Do this ->
Everything from the first line of the entries below through the line holding "its lens end." must be printed exactly as written.

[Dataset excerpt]
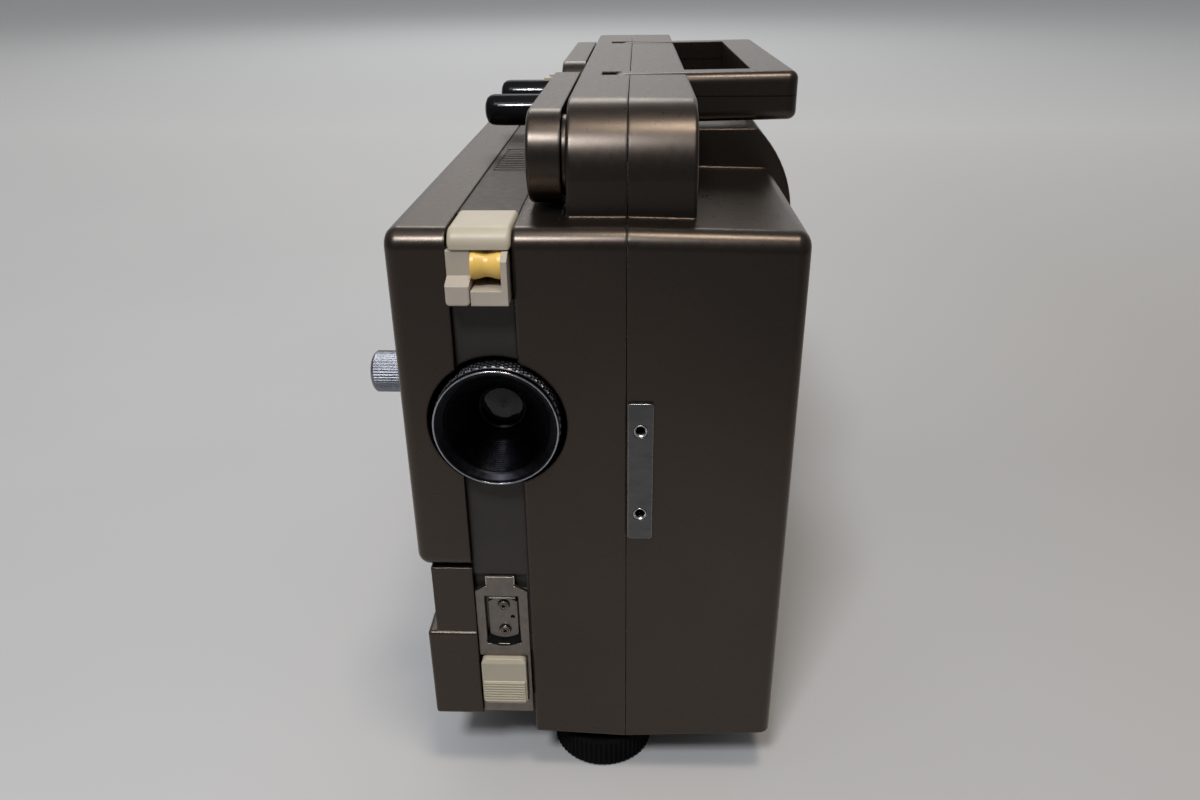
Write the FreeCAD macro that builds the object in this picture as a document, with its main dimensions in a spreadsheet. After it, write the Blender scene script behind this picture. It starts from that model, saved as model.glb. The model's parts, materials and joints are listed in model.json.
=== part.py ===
"""Sound movie projector with folding reel arms, seen from its lens end.

Working axes: X to the right, seen from the front, with 0 on the seam between the two
half shells; Y from the front face to the back; Z up from the table. The finished parts
are then shifted so that the origin is under the middle of the object.
"""
import FreeCAD
import Part
import Sketcher

import math
import os

# Driving dimensions in millimetres: name, value, meaning
DIMENSIONS = [
    ("wall", 2.5, "wall of the two half shells"),
    ("seam_gap", 0.3, "gap between the half shells"),
    ("body_bottom", 18.5, "underside of the half shells above the table"),
    ("body_height", 198.0, "height of the half shells without the ridge"),
    ("body_length", 309.0, "front face to back face"),
    ("right_width", 55.0, "seam to the right side, front part"),
    ("left_width", 34.5, "seam to the left side of the left half shell"),
    ("right_bottom_rise", 3.0, "the underside rises towards the right side"),
    ("left_bottom_rise", 1.8, "the underside rises towards the left side"),
    ("right_top_fall", 1.4, "the top falls towards the right side"),
    ("front_top_radius", 6.0, "rounding of the top front edge"),
    ("front_side_radius", 4.0, "rounding of the outer front corners"),
    ("small_radius", 1.2, "rounding of the fine outer edges"),
    ("ridge_height", 33.0, "ridge above the body"),
    ("ridge_left", 19.0, "seam to the ridge's left side"),
    ("ridge_right", 21.5, "seam to the ridge's right side"),
    ("ridge_front", 16.0, "front face to the foot of the ridge's nose"),
    ("ridge_nose_radius", 22.0, "rounding of the ridge's nose"),
    ("shoulder_front", 97.0, "front face to the shoulder on the right"),
    ("shoulder_height", 13.5, "flat top of the shoulder above the body"),
    ("shoulder_arc_right", 16.7, "seam to the centre of the shoulder's arc"),
    ("shoulder_arc_drop", 20.7, "centre of the shoulder's arc below the body's top"),
    ("shoulder_arc_radius", 47.0, "radius of the shoulder"),
    ("screw_inset", 14.0, "shell screws from the front, back and top"),
    ("front_screw_rise", 40.0, "low front shell screw above the underside"),
    ("rear_screw_rise", 10.5, "low rear shell screw above the underside"),
    ("screw_radius", 1.5, "shell screws"),
    ("screw_head_radius", 3.2, "heads of the shell screws"),
    ("screw_sink", 4.0, "heads of the shell screws below the side face"),
    ("screw_post_radius", 5.0, "posts round the shell screws"),
    ("side_slot_spacing", 6.0, "air slots in the right side"),
    ("motor_slots_front", 112.0, "air slots beside the motor, behind the front face"),
    ("motor_slots_length", 38.0, "air slots beside the motor"),
    ("back_opening_right", 46.0, "seam to the right side of the rear opening"),
    ("back_opening_left", 28.0, "seam to the left side of the rear opening"),
    ("back_opening_bottom", 42.0, "rear opening above the table"),
    ("back_opening_height", 146.0, "height of the rear opening"),
    ("panel_overlap", 4.0, "rear panel beyond its opening, all round"),
    ("panel_thickness", 2.0, "rear panel"),
    ("power_left", 8.0, "seam to the power inlet's left side"),
    ("power_width", 27.0, "power inlet"),
    ("power_bottom", 56.0, "power inlet above the table"),
    ("power_height", 20.0, "power inlet"),
    ("power_pin_radius", 1.2, "pins of the power inlet"),
    ("socket_left", 12.0, "seam to the output sockets"),
    ("socket_bottom", 70.0, "lowest output socket above the table"),
    ("socket_spacing", 26.0, "output sockets, one above the other"),
    ("socket_radius", 8.0, "output sockets in the rear panel"),
    ("panel_slots_bottom", 112.0, "lowest slot of the rear panel above the table"),

    ("channel_width", 20.0, "film channel between the left shell and the door"),
    ("channel_bottom", 28.0, "underside of the film channel above the table"),
    ("channel_setback", 3.0, "fascia behind the front face"),
    ("channel_top_drop", 0.5, "top of the channel below the body's top"),
    ("vent_front", 90.0, "first vent in the channel's top behind the front face"),
    ("vent_spacing", 4.7, "vents in the channel's top"),
    ("vent_width", 2.8, "vents in the channel's top"),
    ("frame_wall", 2.5, "outer walls of the mechanism frame"),
    ("frame_back", 2.0, "carrier wall of the mechanism frame"),
    ("frame_rear_setback", 5.0, "back of the mechanism frame in front of the back face"),
    ("inlet_notch_height", 22.1, "open corner for the film inlet, from the body's top"),
    ("inlet_notch_depth", 23.0, "open corner for the film inlet, from the front face"),

    ("door_width", 19.0, "film door and rear side cover, across"),
    ("door_length", 205.0, "film door from the front face"),
    ("door_bottom", 95.2, "underside of the film door above the table"),
    ("door_wall", 2.2, "wall of the film door and covers"),
    ("cover_gap", 0.2, "gap between covers and their neighbours"),
    ("door_gap", 0.8, "gap between the film door and the rear side cover"),
    ("cover_slots_bottom", 120.0, "air slots in the rear side cover above the table"),
    ("cover_slot_spacing", 5.0, "air slots in the rear side cover"),
    ("door_bottom_radius", 5.0, "rounding of the door's lower left edge"),
    ("base_width", 18.0, "operator base, across"),
    ("base_ledge_top", 67.0, "top of the base ledge above the table"),
    ("waist_width", 14.5, "waist above the base ledge, across"),
    ("waist_setback", 0.8, "waist behind the front face"),

    ("lens_left", 42.0, "seam to the lens axis"),
    ("lens_height", 152.5, "lens axis above the table"),
    ("lens_cutout_radius", 22.9, "round cut-out in the shells around the lens"),
    ("lens_proud", 3.7, "lens rim in front of the front face"),
    ("lens_rim_radius", 20.5, "front rim of the lens"),
    ("lens_bell_length", 25.7, "length of the wide front of the barrel"),
    ("lens_tube_radius", 14.5, "barrel tube in its holder"),
    ("lens_tube_length", 30.0, "length of the barrel tube"),
    ("lens_bore_radius", 9.5, "bore of the barrel"),
    ("lens_cone_depth", 17.7, "depth of the front cone"),
    ("zoom_ring_radius", 20.2, "knurled zoom ring"),
    ("zoom_ring_length", 13.0, "knurled zoom ring, along the lens"),
    ("zoom_ring_seat_radius", 17.6, "seat of the zoom ring on the barrel"),
    ("glass_thickness", 4.0, "lens glasses, at their edge"),
    ("focus_travel", 4.0, "travel of the lens each way"),
    ("running_gap", 0.05, "radial clearance of shafts and pins"),
    ("focus_back", 37.0, "focus shaft behind the front face"),
    ("focus_rise", 2.5, "focus shaft above the lens axis"),
    ("pinion_radius", 3.0, "pitch radius of the focus pinion"),
    ("focus_knob_radius", 7.5, "focus knob"),
    ("focus_knob_length", 16.0, "focus knob"),
    ("focus_knob_gap", 2.0, "focus knob outside the film door"),

    ("roller_radius", 4.6, "film guide roller at its rims"),
    ("roller_waist_radius", 3.85, "film guide roller at its waist"),
    ("roller_height", 205.8, "film guide roller axis above the table"),
    ("roller_back", 2.0, "film guide roller axis behind the front face"),
    ("roller_pin_radius", 1.5, "pin of the film guide roller"),
    ("guide_drop", 11.1, "underside of the guide block below the roller's axis"),
    ("guide_step_drop", 4.9, "front of the guide block's step below the roller's axis"),
    ("guide_slope_drop", 3.1, "back of the guide block's step below the roller's axis"),
    ("guide_rise", 4.6, "top of the guide block above the roller's axis"),
    ("guide_width", 7.5, "channel's left side to the bracket"),
    ("guide_corner_radius", 1.2, "lower corners of the guide block"),
    ("guide_edge_radius", 0.6, "upright front edges of the guide block"),
    ("bracket_bar_drop", 6.5, "top of the bracket's bar below the roller's axis"),
    ("bracket_proud", 4.6, "roller bracket in front of the front face"),
    ("bracket_gap", 0.3, "guide block to the roller bracket"),
    ("bracket_slope_rise", 2.6, "foot of the bracket's slope above the roller's axis"),
    ("inlet_cap_front_radius", 5.0, "rounded front of the inlet cap"),
    ("inlet_cap_side_radius", 1.5, "rounded sides of the inlet cap"),

    ("foot_left", 9.4, "seam to the foot's axis"),
    ("foot_back", 21.0, "foot's axis behind the front face"),
    ("foot_wheel_radius", 19.5, "ribbed foot wheel"),
    ("foot_wheel_height", 12.5, "ribbed foot wheel"),
    ("foot_shaft_radius", 4.0, "threaded foot shaft"),
    ("foot_travel", 12.0, "how far the foot screws out"),
    ("foot_bush_radius", 8.0, "bush of the foot in the underside"),
    ("rear_foot_radius", 9.0, "rear rubber feet"),
    ("rear_foot_gap", 24.0, "rear feet in front of the back face"),
    ("rear_foot_right", 47.0, "seam to the right rear foot"),
    ("rear_foot_left", 62.0, "seam to the left rear foot"),

    ("handle_front", 100.0, "front leg of the handle behind the front face"),
    ("handle_length", 161.0, "handle from leg to leg, outside"),
    ("handle_leg", 12.0, "handle leg, along the body"),
    ("handle_grip", 17.0, "handle grip, across"),
    ("handle_height", 18.5, "handle leg, top to bottom"),
    ("handle_right", 63.5, "seam to the outside of the grip"),
    ("handle_pivot_left", 1.0, "seam to the handle's pivot"),
    ("handle_pin_radius", 2.5, "handle pivot pins"),
    ("handle_edge_radius", 3.0, "rounding along the handle's grip"),
    ("handle_corner_radius", 4.0, "rounding of the handle's corners"),
    ("handle_top_rise", 0.9, "grip's top above the leg's root"),
    ("handle_bottom_rise", 1.6, "grip's underside above the leg's root"),
    ("slot_gap", 0.5, "clearance of the handle legs in their slots"),
    ("slot_rib", 3.0, "ribs beside the slots"),

    ("arm_width", 10.7, "reel arms, across"),
    ("arm_gap", 1.8, "reel arms from the ridge's side"),
    ("arm_radius", 14.7, "rounded ends of the reel arms"),
    ("arm_top_drop", 2.6, "reel arms below the ridge's top"),
    ("front_arm_pivot", 33.5, "front arm's pivot behind the front face"),
    ("front_arm_length", 101.5, "front arm, pivot to spindle"),
    ("rear_arm_gap", 16.0, "rear arm's pivot in front of the back face"),
    ("spindle_spacing", 51.0, "front to rear spindle with the arms folded"),
    ("arm_stud_radius", 4.0, "studs that carry the reel arms"),
    ("spindle_radius", 6.3, "reel spindles, for the standard reel hole"),
    ("spindle_length", 29.0, "reel spindles outside the arm"),
    ("spindle_shaft_radius", 3.0, "spindle shafts in the arms"),

    ("plate_left_edge", 0.5, "seam to the bright front plate"),
    ("plate_width", 8.2, "bright front plate"),
    ("plate_height", 50.8, "bright front plate"),
    ("plate_bottom", 109.9, "bright front plate above the table"),
    ("plate_thickness", 1.2, "bright front plate"),
    ("plate_corner_radius", 0.9, "corners of the bright front plate"),
    ("plate_hole_radius", 1.6, "holes of the bright front plate"),
    ("plate_hole_spacing", 31.3, "holes of the bright front plate"),
    ("plate_sink_depth", 0.8, "depth of the countersinks"),

    ("button_bottom", 34.6, "push button above the table"),
    ("button_height", 20.5, "push button"),
    ("button_width", 16.5, "push button, across"),
    ("button_clearance", 0.4, "gap round the push button"),
    ("button_ridges_height", 10.6, "ridged lower part of the push button"),
    ("button_ridge_spacing", 1.2, "thumb ridges of the push button"),
    ("button_bevel", 1.6, "bevel at the push button's top"),
    ("button_travel", 3.0, "push button travel"),
    ("button_proud", 1.0, "push button in front of the front face"),
    ("cutter_window_bottom", 60.9, "cutter window above the table"),
    ("cutter_window_height", 21.7, "cutter window"),
    ("cutter_window_width", 12.6, "cutter window"),
    ("cutter_plate_thickness", 1.4, "cutter plate"),
    ("cutter_plate_width", 18.8, "cutter plate"),
    ("cutter_shoulder_slope", 2.3, "rise of the cutter plate's shoulders to the tab"),
    ("cutter_tab_height", 4.1, "tab of the cutter plate above its shoulders"),
    ("cutter_recess_depth", 1.6, "sunk corners beside the cutter plate's tab"),
    ("cutter_tab_width", 9.5, "tab of the cutter plate"),
    ("cutter_nose_radius", 9.0, "round lower end of the cutter block's nose"),
    ("cutter_screw_height", 66.2, "lower screw of the cutter block above the table"),
    ("cutter_screw_spacing", 11.2, "screws of the cutter block"),
    ("cutter_screw_radius", 1.9, "heads of the cutter block's screws"),

    ("chassis_thickness", 3.0, "chassis plate"),
    ("chassis_left", 1.0, "seam to the chassis plate"),
    ("chassis_front", 31.0, "chassis plate behind the front face"),
    ("chassis_rear_gap", 24.0, "chassis plate in front of the back face"),
    ("chassis_window_bottom", 60.0, "window in the chassis plate above the table"),
    ("chassis_window_height", 30.0, "window in the chassis plate"),
    ("shutter_radius", 20.0, "shutter disc"),
    ("shutter_right", 17.2, "lens axis to the shutter shaft"),
    ("shutter_back", 70.0, "shutter behind the front face"),
    ("belt_back", 83.5, "drive belt behind the front face"),
    ("belt_width", 5.0, "drive belt"),
    ("belt_thickness", 1.5, "drive belt"),
    ("shutter_pulley_radius", 14.0, "pulley on the shutter shaft"),
    ("motor_pulley_radius", 6.0, "pulley on the motor shaft"),
    ("motor_right", 28.0, "seam to the motor's axis"),
    ("motor_height", 70.0, "motor's axis above the table"),
    ("motor_radius", 21.0, "motor"),
    ("motor_length", 52.0, "motor"),
    ("fan_radius", 22.0, "cooling fan"),
    ("lamp_back", 100.0, "reflector rim behind the front face"),
    ("lamp_radius", 21.0, "reflector rim"),
    ("lamp_depth", 24.0, "reflector, rim to neck"),
    ("sprocket_radius", 8.0, "film sprockets"),
    ("upper_sprocket_back", 40.0, "upper sprocket behind the front face"),
    ("upper_sprocket_rise", 38.0, "upper sprocket above the lens axis"),
    ("lower_sprocket_back", 50.0, "lower sprocket behind the front face"),
    ("lower_sprocket_drop", 42.0, "lower sprocket below the lens axis"),
    ("capstan_back", 170.0, "capstan behind the front face"),
    ("capstan_drop", 34.0, "capstan below the lens axis"),
    ("knob_shaft_radius", 3.0, "shafts of the operator's knobs"),
    ("knob_height", 47.5, "operator's knobs above the table"),
    ("knob_proud", 10.0, "operator's knobs outside the base"),
    ("control_knob_radius", 17.0, "film control knob"),
    ("control_knob_back", 74.0, "film control knob behind the front face"),
    ("small_knob_radius", 8.0, "volume and tone knobs"),
    ("volume_knob_back", 130.0, "volume knob behind the front face"),
    ("tone_knob_back", 160.0, "tone knob behind the front face"),
    ("transformer_rear_gap", 41.0, "transformer in front of the back face"),
    ("transformer_length", 56.0, "transformer, along the body"),
    ("transformer_right", 50.0, "seam to the transformer's right side"),
    ("transformer_bottom", 30.0, "transformer above the table"),
    ("transformer_height", 60.0, "transformer"),
    ("transformer_leg", 12.0, "legs of the transformer's core"),
    ("board_rear_gap", 31.0, "amplifier board in front of the back face"),
    ("board_length", 88.0, "amplifier board, along the body"),
    ("board_bottom", 110.0, "amplifier board above the table"),
    ("board_height", 76.0, "amplifier board, upwards"),
    ("speaker_radius", 30.0, "speaker"),
    ("speaker_back", 240.0, "speaker behind the front face"),
    ("speaker_height", 150.0, "speaker above the table"),
]

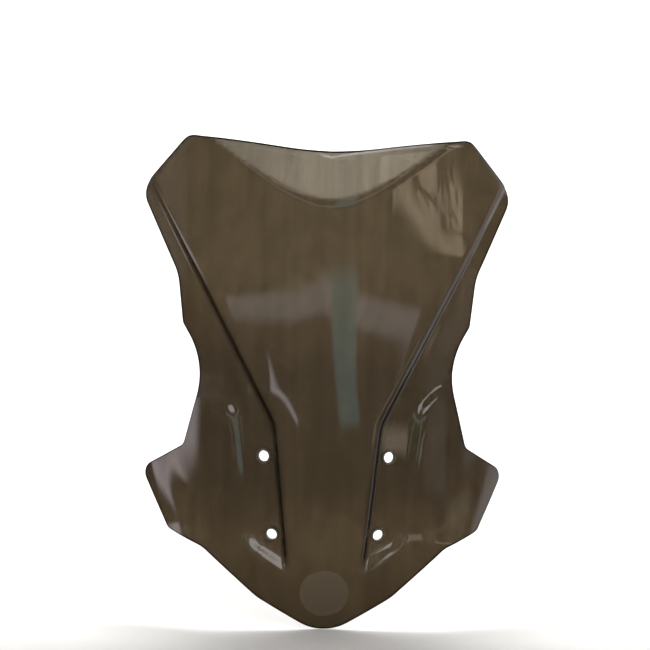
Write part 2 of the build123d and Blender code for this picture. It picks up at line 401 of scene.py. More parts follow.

Written answer ->
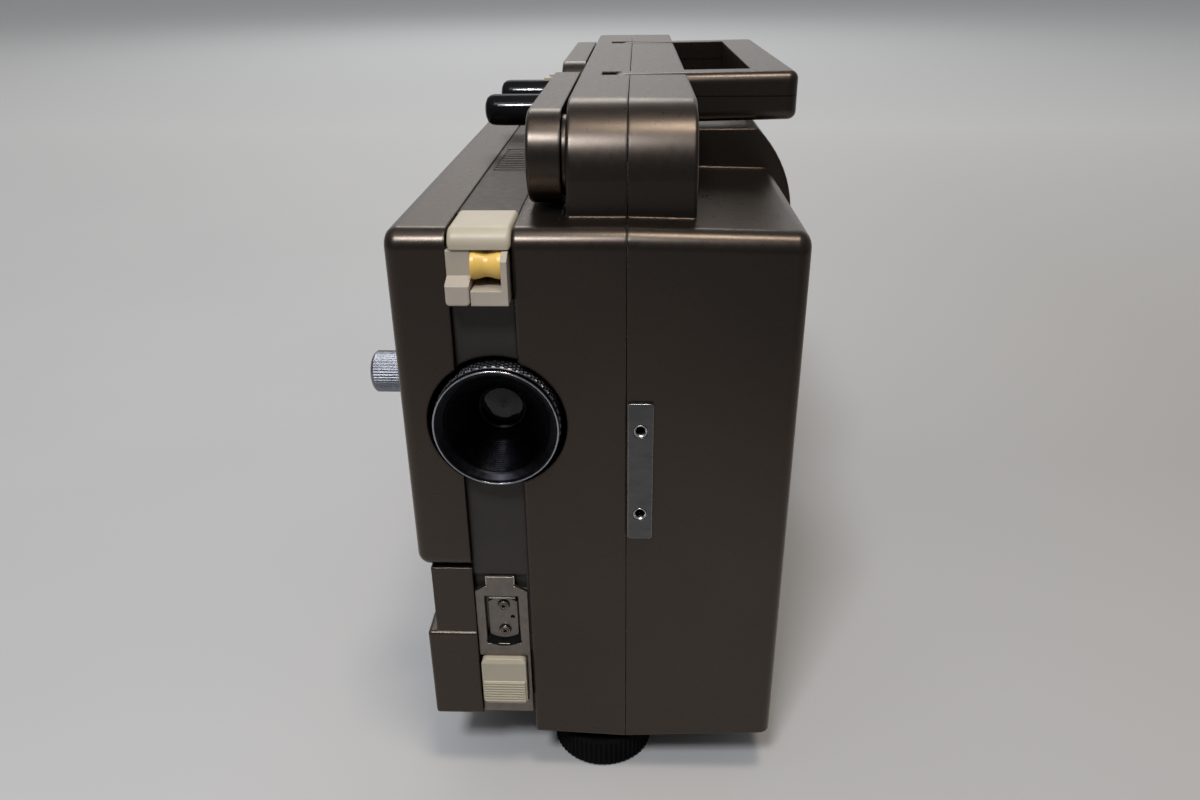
Write the FreeCAD macro that builds the object in this picture as a document, with its main dimensions in a spreadsheet. After it, write the Blender scene script behind this picture. It starts from that model, saved as model.glb. The model's parts, materials and joints are listed in model.json.
=== part.py ===
"""Sound movie projector with folding reel arms, seen from its lens end.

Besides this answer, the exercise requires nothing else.